Cosmic ray showers cause supercomputers to crash. The spread of wildfire, the location of earthquake aftershocks and the proliferation of disease can all be predicted by modeling software. Future space missions depend on better plans for nuclear power. The search for intelligent life beyond Earth still captures the imagination of scientists and practically everyone else.

These are some of the what officials at Los Alamos National Laboratory say are the most talked-about science news reports of 2018 featuring the lab's work.
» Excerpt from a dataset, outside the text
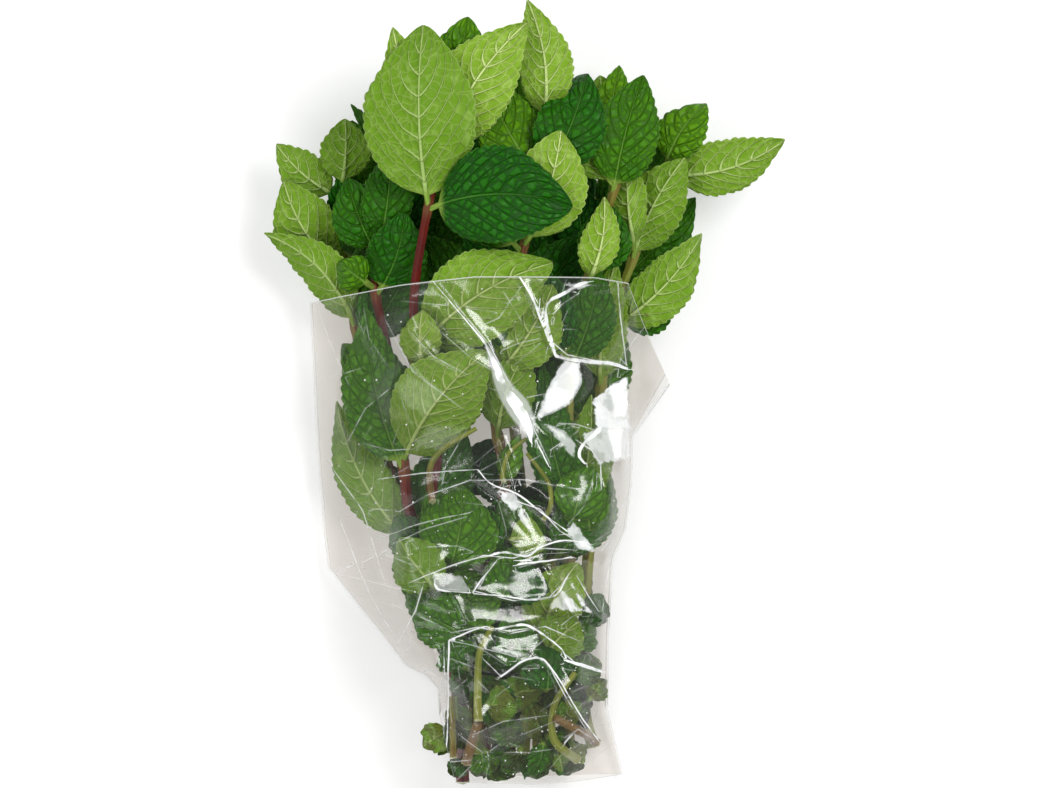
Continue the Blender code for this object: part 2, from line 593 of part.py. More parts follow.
def sleeve_solid(pile):
    """The film as one closed wall: an outer skin, an inner skin, and a rim at the foot and at the mouth."""
    heights = front_heights(pile)
    columns, back = np.array(FRONT_COLUMNS), np.array(BACK_COLUMNS)
    around = len(columns) + len(back)
    points = []
    for row, v in enumerate(sleeve_rows()):
        front_xy, back_xy = sleeve_point(columns, v), sleeve_point(back, v)
        width = np.linalg.norm(front_xy[-1] - front_xy[0])
        inset = columns.copy()
        inset[0], inset[-1] = SEAM_INSET / width, 1 - SEAM_INSET / width
        inner_xy = sleeve_point(inset, v)
        top, low = heights[row], back_height(back, v)
        outer_top = np.where((columns == 0) | (columns == 1), top, top + FILM)
        points += [(*xy, z) for xy, z in zip(front_xy, outer_top)]
        points += [(*xy, z) for xy, z in zip(back_xy, low)]
        points += [(*xy, z) for xy, z in zip(inner_xy, top)]
        points += [(*xy, z + FILM) for xy, z in zip(back_xy, low)]
    faces = []
    rows = len(heights)
    for row in range(rows - 1):
        base, above = 2 * around * row, 2 * around * (row + 1)
        for k in range(around):
            m = (k + 1) % around
            faces += [(base + k, base + m, above + m), (base + k, above + m, above + k)]
            a, b, c, d = base + around + k, base + around + m, above + around + m, above + around + k
            faces += [(a, c, b), (a, d, c)]
    for row, turned in ((0, False), (rows - 1, True)):
        base = 2 * around * row
        for k in range(around):
            m = (k + 1) % around
            a, b, c, d = base + k, base + m, base + around + m, base + around + k
            faces += [(a, b, c), (a, c, d)] if turned else [(a, c, b), (a, d, c)]
    return np.array(points), faces


def material(name, colour, roughness, alpha):
    """A Principled BSDF of one colour."""
    made = bpy.data.materials.new(name)
    made.use_nodes = True
    shader = made.node_tree.nodes["Principled BSDF"]
    shader.inputs["Base Color"].default_value = (*colour, 1)
    shader.inputs["Roughness"].default_value = roughness
    shader.inputs["Metallic"].default_value = 0
    shader.inputs["Alpha"].default_value = alpha
    made.diffuse_color = (*colour, alpha)
    return made


def add_object(name, solid, finish, collection):
    """A mesh object from points in millimetres and its triangles."""
    points, faces = solid
    mesh = bpy.data.meshes.new(name)
    mesh.from_pydata([tuple(point) for point in points * MM], [], [tuple(map(int, face)) for face in faces])
    mesh.materials.append(finish)
    made = bpy.data.objects.new(name, mesh)
    collection.objects.link(made)
    return made


def keep_one_body(mesh):
    """Fills the hollows that leaves seal between them, and drops loose scraps: only the largest shell stays."""
    shells = bmesh.new()
    shells.from_mesh(mesh)
    left, islands = set(shells.verts), []
    while left:
        island, edge = set(), [left.pop()]
        while edge:
            corner = edge.pop()
            island.add(corner)
            near = {link.other_vert(corner) for link in corner.link_edges} & left
            left -= near
            edge += near
        islands.append(island)
    islands.sort(key=len)
    for island in islands[:-1]:
        bmesh.ops.delete(shells, geom=list(island), context="VERTS")
    shells.to_mesh(mesh)
    shells.free()


def join_sprig(stem, leaves, finish):
    """One sprig: its leaves joined to its stem in one body."""
    scene = bpy.context.scene.collection
    sprig = add_object(stem.sprig, stem.solid(), finish, scene)
    blades = bpy.data.collections.new(stem.sprig + "_blades")
    scene.children.link(blades)
    for leaf in leaves:
        add_object(f"{stem.sprig}_leaf_{leaf.number}", leaf.solid(), finish, blades)
    union = sprig.modifiers.new("Leaves", "BOOLEAN")
    union.operation = "UNION"
    union.operand_type = "COLLECTION"
    union.solver = "MANIFOLD"
    union.collection = blades
    joined = bpy.data.meshes.new_from_object(sprig.evaluated_get(bpy.context.evaluated_depsgraph_get()))
    sprig.modifiers.clear()
    keep_one_body(joined)
    sprig.data = joined
    for blade in list(blades.objects):
        bpy.data.objects.remove(blade)
    bpy.data.collections.remove(blades)
    return sprig


def main():
    for old in list(bpy.data.objects):
        bpy.data.objects.remove(old)
    stems, leaves, pile = lay_bunch()
    for name, stem in stems.items():
        finish = material("mint_" + name, LEAF_GREEN, 0.5, 1)
        join_sprig(stem, [leaf for leaf in leaves if leaf.sprig == name], finish)
    film = material("clear_film", FILM_GREY, 0.12, 0.3)
    add_object("sleeve", sleeve_solid(pile), film, bpy.context.scene.collection)


main()
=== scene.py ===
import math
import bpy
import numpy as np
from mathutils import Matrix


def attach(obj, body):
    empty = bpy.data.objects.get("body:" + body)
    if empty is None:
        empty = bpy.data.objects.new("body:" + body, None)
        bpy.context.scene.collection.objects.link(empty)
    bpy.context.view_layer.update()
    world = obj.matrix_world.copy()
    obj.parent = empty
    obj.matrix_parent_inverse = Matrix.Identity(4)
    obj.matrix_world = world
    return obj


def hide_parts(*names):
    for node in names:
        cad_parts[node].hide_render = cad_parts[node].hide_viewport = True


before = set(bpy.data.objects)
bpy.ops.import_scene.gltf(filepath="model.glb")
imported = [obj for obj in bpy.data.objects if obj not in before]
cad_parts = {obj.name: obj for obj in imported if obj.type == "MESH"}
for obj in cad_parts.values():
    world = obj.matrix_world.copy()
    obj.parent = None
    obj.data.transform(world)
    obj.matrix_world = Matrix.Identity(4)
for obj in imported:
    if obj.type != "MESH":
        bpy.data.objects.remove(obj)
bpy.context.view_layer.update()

# %% [markdown]
# # A bunch of fresh mint in a film sleeve
# Eleven leafy sprigs lie one on another inside an open sleeve of clear film. The imported model holds them as plain
# solids. This script keeps their places and gives them what a plain solid lacks: leaves that are quilted between
# their veins, square stems with swollen nodes, film thin enough to crease, with flashes that are partly mirrored
# and partly painted highlights, and dew inside it.
# Every size below is in millimetres, and becomes metres only where a mesh is made.

MM = 0.001

# %% [markdown]
# ## Where every stem and leaf goes
# A real bunch is laid by hand, sprig on sprig, and each new leaf rests on those already there. The solids were
# made that way, so the same rules are used again here: a table of heights says where the top of the pile is, and
# each piece is lifted just enough to lie over it. Placing each leaf by hand would be the other way, but a hundred
# leaves that must not cut through one another are quicker to lay by rule.

# %% Sizes of leaves and stems
PETIOLE_HALF_WIDTH = 0.85
PETIOLE_LENGTH = 4.0
PETIOLE_MOST = 0.3  # the largest share of a short leaf that its petiole takes
BASE_POWER = 0.52  # how full the blade is towards its base: less is fuller
TIP_POWERS = (0.62, 0.9)  # a broad leaf's and a narrow one's towards its tip
FOLD_DEG = 9.0
RIPPLES = 1.6  # waves of the margin along a leaf
RIPPLE_SHARE = 0.035  # their height, as a share of the leaf's width
RIPPLE_SHIFT = 0.17
GOLDEN = 0.618  # spreads the leaves' phases evenly
TOOTH_PITCH = 6.0
TEETH = (4, 8)  # the fewest and the most on one side
TOOTH_DEPTH = 1.1
TOOTH_RISE = 0.72  # the share of a tooth that its long outer edge takes
MIDRIB_STEPS = 6
STEM_RADIUS = 2.1
STEM_TIP_SHARE = 0.5
STEM_SAMPLES = 241
print("a stem is", 2 * STEM_RADIUS, "mm across its corners at the cut end")

# %% Rules of the pile
CELL = 1.0
HALF_X, HALF_Y = 96, 136
LEAF_GAP = 1.3  # between the middle surfaces of two leaves that lie one on the other
STEM_GAP = 0.7
REACH = 2  # cells round a point that what lies there must clear
PETIOLE_GAP = 2.1
LEAF_CONTROLS = 9  # how many lifts there are along a leaf
FIXED_CONTROLS = 6  # the lifts at a leaf's root, which stay at the stem
STEM_CONTROLS = 24
RELAX_ROUNDS = 40
LEAF_BRIDGES = 3  # rounds that make a piece bridge the valleys under it
STEM_BRIDGES = 3
MESH_SAMPLES = 10  # samples along each edge of a leaf's triangles
ROOT_FREE = 3.0
ROOT_BLEND = 7.0
SPRIG_RANK = 10
print("two leaves lie", LEAF_GAP, "mm apart")

# %% The flattened sleeve
FILM = 0.6
FILM_ROOM = 0.5
TABLE_GAP = 0.3
SEAM_INSET = 0.8
SEAM_GAP = 0.3  # between the two panels' inner faces beside a seam
SEAM_RISE = (2.0, 9.0)  # how high the seams are held off the table, at the foot and at the mouth
FLAT_SHARE = 0.5  # the share of the back panel's width that lies flat
SLEEVE_ROWS = (
    ((-27.4, -92.0), (26.4, -98.0)),
    ((-31.5, -87.8), (26.6, -87.0)),
    ((-37.5, -85.2), (26.8, -80.0)),
    ((-43.5, -77.0), (27.0, -72.0)),
    ((-52.0, -66.5), (27.6, -63.0)),
    ((-61.5, -54.4), (28.4, -51.5)),
    ((-62.8, -44.0), (32.4, -42.0)),
    ((-63.9, -30.0), (34.2, -28.0)),
    ((-65.0, -16.0), (34.6, -13.0)),
)
FOOT_RIM = (
    (0.0, -26.4, -97.0),
    (0.07, -23.6, -109.0),
    (0.14, -21.0, -119.6),
    (0.5, 2.0, -120.5),
    (1.0, 31.5, -119.5),
)
MOUTH_RIM = (
    (0.0, -67.1, 28.7),
    (0.28, -38.3, 33.9),
    (0.5, -15.0, 36.4),
    (0.82, 22.0, 36.4),
    (0.9, 32.4, 34.7),
    (0.96, 37.6, 21.7),
    (1.0, 46.0, 3.1),
)
FOOT_STEPS = 4
MOUTH_STEPS = 5
print("the sleeve is laid out in", len(SLEEVE_ROWS), "straight rows and two rims")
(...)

Stories ran in publications such as The Washington Post, The Economist, National Geographic, Wired and Scientific American.

“The range of technical and scientific capabilities in these stories, as reported by media outlets across the world, reflects the many ways Los Alamos National Laboratory serves the nation,” said Laboratory Director Thom Mason in a statement issued with the lab’s compilation of its favorite media attention.  “We are first and foremost a national security laboratory, but with so many additional strengths, from materials science to life science, physics, and beyond, it is no surprise that this selection of stories is so diverse. I’m proud of our employees at every level who made this science possible.”

One big story to come out of the lab this year isn't on the list, however. That's the investigation funded by the ProPublica Local Reporting Network and reported by The Santa Fe New Mexican.

Editor Phill Casaus tells SFR it's too soon to know the impact of the work from journalist Rebecca Moss, who spent a year investigating, among other stories, the flawed record-keeping systems intended to monitor radiation exposure for employees and the challenges that sick workers have in getting help. The special report published in late October.

"We had a lot of reader response immediately after those stories appeared, but the long term effect of it is still unknown in part because so many things at a federal level still haven't been decided," he says. "Are [the agencies] going to really take into account these stories and the stories behind them and change some of the things they have been doing for years? We don't know. But I think it's a possibility."